Adaptive Perspectives on Human-Technology Interaction: Methods and Models for Cognitive Engineering and Human-Computer Interaction

By Alex Kirlik | Go to book overview

12
Achieving Coherence:
Meeting New Cognitive Demands
in Technological Systems

Kathleen L. Mosier and Shane T. McCauley


Introduction

Examinations of human judgment have historically been aligned with one of two theoretical perspectives on the nature of truth—the correspondence approach or the coherence perspective—each characterized by different models and methods for defining, testing, and assessing the quality of judgment processes. Many of the previous chapters demonstrate that valuable insights into cognition and performance can be gained by viewing them as geared toward adapting to the demands of technological ecologies; that is, in making judgments and decisions in correspondence with the environment. These studies, it must be noted, focus primarily on the correspondence mode of judgment, as originally described by Brunswik and subsequently elaborated by Hammond (e.g., 1966, 1996).

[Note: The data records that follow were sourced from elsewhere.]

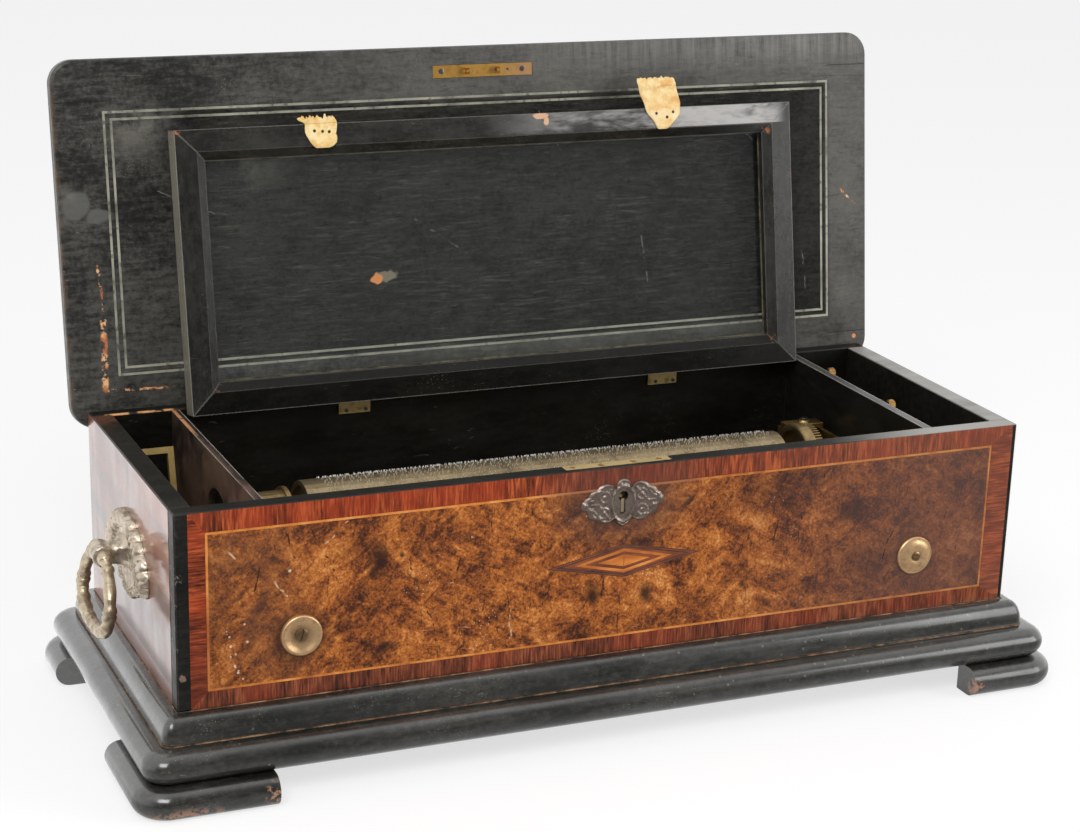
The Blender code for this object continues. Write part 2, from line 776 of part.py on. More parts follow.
def build_lid_hinge(mats, side, x, lid, back):
    """A butt hinge let into the rim and the lid, with the pin on the case's leaf."""
    start, end = x - lid_hinge_length / 2, x + lid_hinge_length / 2
    middle = lid_hinge_length * middle_knuckle_share / 2
    leaf_start = lid_pivot.y - lid_hinge_leaf_width
    leaf_end = lid_pivot.y - lid_knuckle_radius - running_gap
    high_z = case_height - seat_gap
    case_leaf = block(f"lid_hinge_{side}_case_leaf", (start, leaf_start, high_z - lid_hinge_leaf),
                      (end, leaf_end, high_z), mats["brass"])
    join_knuckle(case_leaf, lid_pivot, lid_knuckle_radius, x - middle, x + middle,
                 high_z - lid_hinge_leaf, high_z, "case")
    join(case_leaf, rod_mesh("X", lid_pivot, lid_hinge_pin_radius, start, end, small_steps))
    cut(back, block_mesh((start - seat_gap, leaf_start - seat_gap, high_z - lid_hinge_leaf - seat_gap),
                         (end + seat_gap, back_y + cut_overrun, case_height + cut_overrun)))
    low_z = lid_underside_z + seat_gap
    lid_leaf = block(f"lid_hinge_{side}_lid_leaf", (start, leaf_start, low_z),
                     (end, leaf_end, low_z + lid_hinge_leaf), mats["brass"], "lid_pivot")
    for low, high in ((start, x - middle - running_gap), (x + middle + running_gap, end)):
        join_knuckle(lid_leaf, lid_pivot, lid_knuckle_radius, low, high,
                     low_z, low_z + lid_hinge_leaf, "lid_pivot")
    bore = lid_hinge_pin_radius + running_gap
    drill(lid_leaf, "X", lid_pivot, bore, start, end, "lid_pivot", small_steps)
    clear = lid_knuckle_radius + running_gap
    cut(lid, rod_mesh("X", lid_pivot, clear, start - seat_gap, end + seat_gap), "lid_pivot")
    cut(lid, block_mesh((start - seat_gap, leaf_start - seat_gap, lid_underside_z - cut_overrun),
                        (end + seat_gap, lid_pivot.y, low_z + lid_hinge_leaf + seat_gap)), "lid_pivot")


def rail_section():
    """Glass rail section as (inset from the frame's outer edge, height), with its glazing step."""
    outer_top, outer_bottom = glass_top_z, glass_bottom_z
    step_top = glass_bottom_z + glass_bead_depth + glass_rebate_depth
    return [(0, outer_bottom), (0, outer_top), (glass_rail_width, outer_top),
            (glass_rail_width, step_top), (glass_rail_width + glass_rebate_width, step_top),
            (glass_rail_width + glass_rebate_width, glass_bottom_z + glass_bead_depth),
            (glass_rail_width, outer_bottom)]


def build_glass_lid(mats):
    centre = Vector(((glass_left_x + glass_right_x) / 2, (glass_front_y + glass_back_y) / 2, 0))
    half_x = (glass_right_x - glass_left_x) / 2
    half_y = (glass_back_y - glass_front_y) / 2
    section = rail_section()
    sides = (("glass_frame_front_rail", Vector((1, 0, 0)), Vector((0, -1, 0)), half_x, half_y),
             ("glass_frame_rear_rail", Vector((-1, 0, 0)), Vector((0, 1, 0)), half_x, half_y),
             ("glass_frame_left_stile", Vector((0, -1, 0)), Vector((-1, 0, 0)), half_y, half_x),
             ("glass_frame_right_stile", Vector((0, 1, 0)), Vector((1, 0, 0)), half_y, half_x))
    for name, run, out, half_run, half_out in sides:
        bm = bmesh.new()
        rings = []
        for end in (-1, 1):
            ring = []
            for inset, height in section:
                place = centre + out * (half_out - inset) + run * end * (half_run - inset - seat_gap / 2)
                ring.append(bm.verts.new((place.x, place.y, height)))
            rings.append(ring)
        skin(bm, rings)
        add_object(name, bm, mats["ebonised"], "glass_lid_pivot")
    inset = glass_rail_width + glass_edge_gap
    step_top = glass_bottom_z + glass_bead_depth + glass_rebate_depth
    block("glass_pane", (glass_left_x + inset, glass_front_y + inset, step_top + seat_gap),
          (glass_right_x - inset, glass_back_y - inset, step_top + seat_gap + glass_thickness),
          mats["glass"], "glass_lid_pivot")
    rear_rail = bpy.data.objects["glass_frame_rear_rail"]
    for side, x in (("left", glass_left_x + glass_hinge_left_inset),
                    ("right", glass_right_x - glass_hinge_right_inset)):
        build_glass_hinge(mats, side, x, rear_rail)
    build_tabs(mats)


def build_glass_hinge(mats, side, x, rear_rail):
    """A small butt hinge: one leaf on the back wall, one let into the rail's rear edge."""
    start, end = x - glass_hinge_length / 2, x + glass_hinge_length / 2
    middle = glass_hinge_length * middle_knuckle_share / 2
    wall_y = inner_back_y - seat_gap
    low_z = glass_pivot.z - glass_hinge_leaf_height
    high_z = glass_pivot.z - glass_knuckle_radius - running_gap
    knuckle = glass_knuckle_radius
    neck_low = high_z - glass_hinge_leaf
    wall_leaf = block(f"glass_hinge_{side}_case_leaf", (start, wall_y - glass_hinge_leaf, low_z),
                      (end, wall_y, high_z), mats["brass"])
    join(wall_leaf, block_mesh((x - middle + neck_inset, wall_y - glass_hinge_leaf + neck_inset, neck_low),
                               (x + middle - neck_inset, wall_y - neck_inset, glass_pivot.z)))
    join(wall_leaf, rod_mesh("X", glass_pivot, knuckle, x - middle, x + middle, knuckle_steps))
    join(wall_leaf, rod_mesh("X", glass_pivot, glass_hinge_pin_radius, start, end, small_steps))
    leaf_y = glass_back_y + seat_gap
    frame_leaf = block(f"glass_hinge_{side}_frame_leaf", (start, leaf_y - glass_hinge_leaf, low_z),
                       (end, leaf_y, high_z), mats["brass"], "glass_lid_pivot")
    for low, high in ((start, x - middle - running_gap), (x + middle + running_gap, end)):
        join(frame_leaf, rod_mesh("X", glass_pivot, knuckle, low, high, knuckle_steps), "glass_lid_pivot")
        neck = block_mesh((low + neck_inset, leaf_y - glass_hinge_leaf + neck_inset, neck_low),
                          (high - neck_inset, leaf_y - neck_inset, glass_pivot.z))
        join(frame_leaf, neck, "glass_lid_pivot")
    drill(frame_leaf, "X", glass_pivot, glass_hinge_pin_radius + running_gap / 2, start, end,
          "glass_lid_pivot", small_steps)
    cut(rear_rail, rod_mesh("X", glass_pivot, knuckle + running_gap, start - seat_gap, end + seat_gap),
        "glass_lid_pivot")
    recess = block_mesh((start - seat_gap, leaf_y - glass_hinge_leaf - seat_gap, low_z - seat_gap),
                        (end + seat_gap, glass_back_y + cut_overrun, glass_pivot.z))
    cut(rear_rail, recess, "glass_lid_pivot")


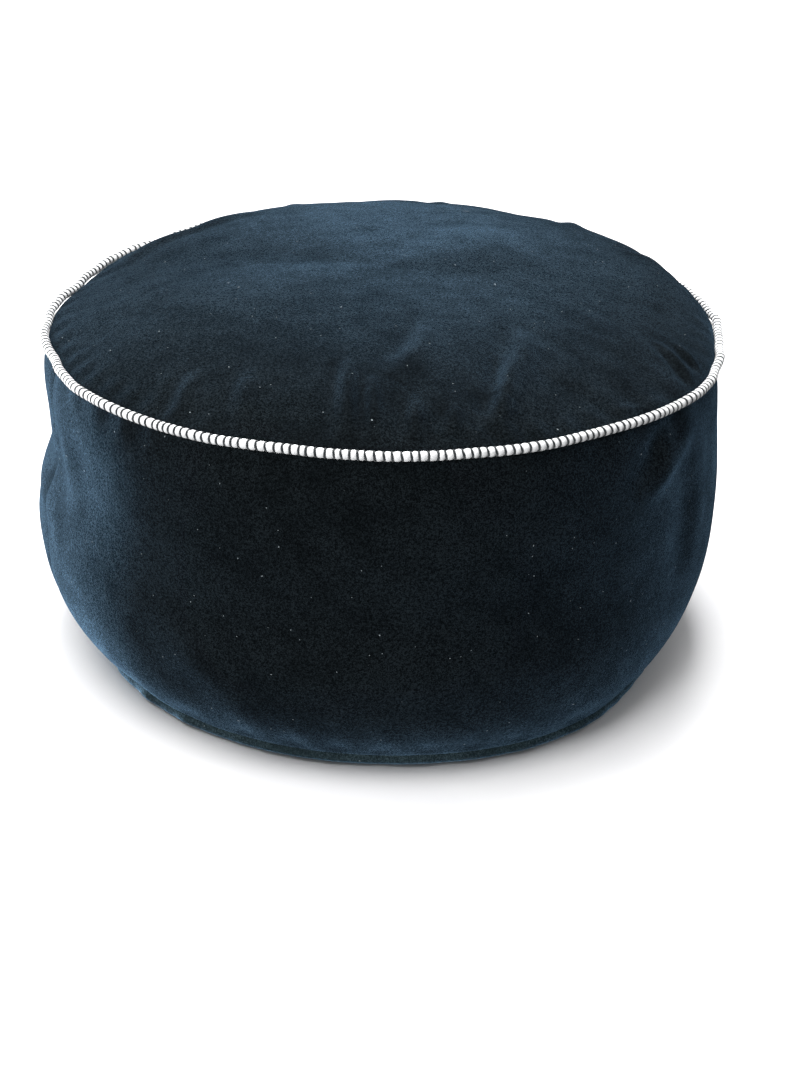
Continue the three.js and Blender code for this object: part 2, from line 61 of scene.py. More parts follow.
SEED = 7
AROUND = 280                 # points round every turned cloth edge
MM = 0.001
SEAM_ANGLE = 18              # degrees from +X to one upright seam; the other lies opposite


class Side(Enum):
    """Which way round the cushion a piece lies."""

    FRONT = "front"
    BACK = "back"


# ---- Shape ------------------------------------------------------------------------------
def hermite(places: Array, values: Array, at: Array) -> Array:
    """Run a smooth curve through a few values.

    Args:
        places: Increasing positions of the values.
        values: The values, one for each place.
        at: Positions to read.

    Returns:
        The curve's value at each position.
    """
    slopes = np.gradient(values, places)
    i = np.clip(np.searchsorted(places, at) - 1, 0, len(places) - 2)
    width = places[i + 1] - places[i]
    t = np.clip((at - places[i]) / width, 0, 1)
    a = values[i] * (2 * t**3 - 3 * t**2 + 1) + values[i + 1] * (3 * t**2 - 2 * t**3)
    b = slopes[i] * (t**3 - 2 * t**2 + t) + slopes[i + 1] * (t**3 - t**2)
    return a + b * width


def bump(distance: Array, width: float) -> Array:
    """Smooth hill of height 1 that fades over a width."""
    return np.exp(-((distance / width) ** 2))


def turn_from(angle: Array, middle: float) -> Array:
    """Signed angle in degrees from a middle, between -180 and 180."""
    return (angle - middle + 180) % 360 - 180


# Places where the hand-sewn top seam strays from a true round: middle and width in degrees,
# and reach outwards in millimetres.
RIM_BENDS = (
    (138, 5, -2.6), (148, 6, 2.2), (163, 7, -2.2), (200, 8, -3.4), (213, 4, 0.8), (240, 7, 1.2),
    (256, 7, -2.4), (271, 6, 0.8), (285, 8, -1.2), (305, 8, -3.6), (331, 11, 4.2), (352, 10, -1.2),
)


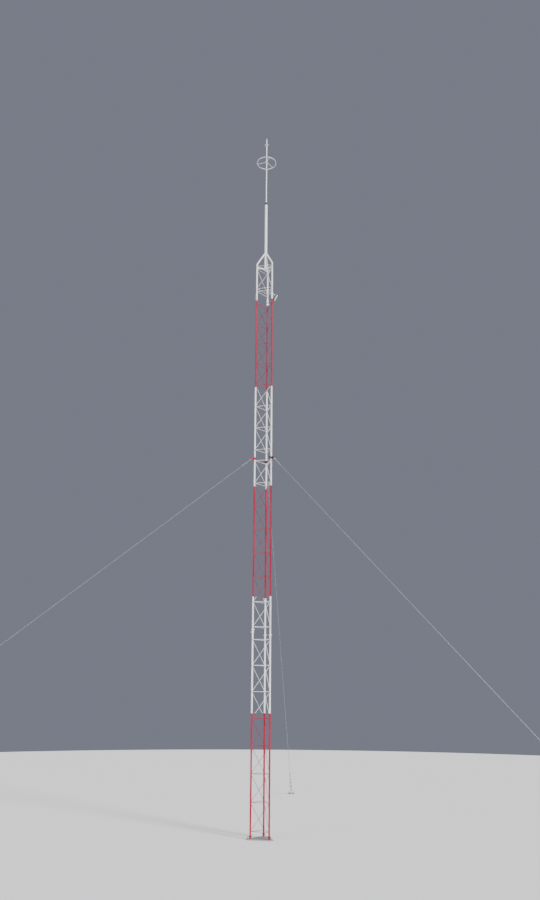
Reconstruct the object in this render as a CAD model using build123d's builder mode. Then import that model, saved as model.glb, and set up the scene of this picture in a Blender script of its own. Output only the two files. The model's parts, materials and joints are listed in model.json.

Within a correspondence framework, the goal of cognition is empirical, objective accuracy in human judgment; correspondence competence refers to an individual's ability to accurately perceive and respond to multiple fallible indicators in the environment (e.g., Brunswik, 1943; 1956; Hammond, 1996). Correspondence is a relatively natural, adaptive process; humans “exercise … correspondence judgments almost instantaneously without thinking, just as we correctly perceive the world around us without thinking, without making strong, conscious demands on memory” (Hammond, 2000, p. 35). Correspondence competence has evolved in response to the necessity of being accurate in our judgments of the current and future state of our environment. We live in a correspondence-driven world, a domain in which the actual state of the world imposes constraints on our interactions within it (e.g., Vicente, 1990). The measure of correspondence competence is the accuracy of the judgment, that is, how well it corresponds to fact.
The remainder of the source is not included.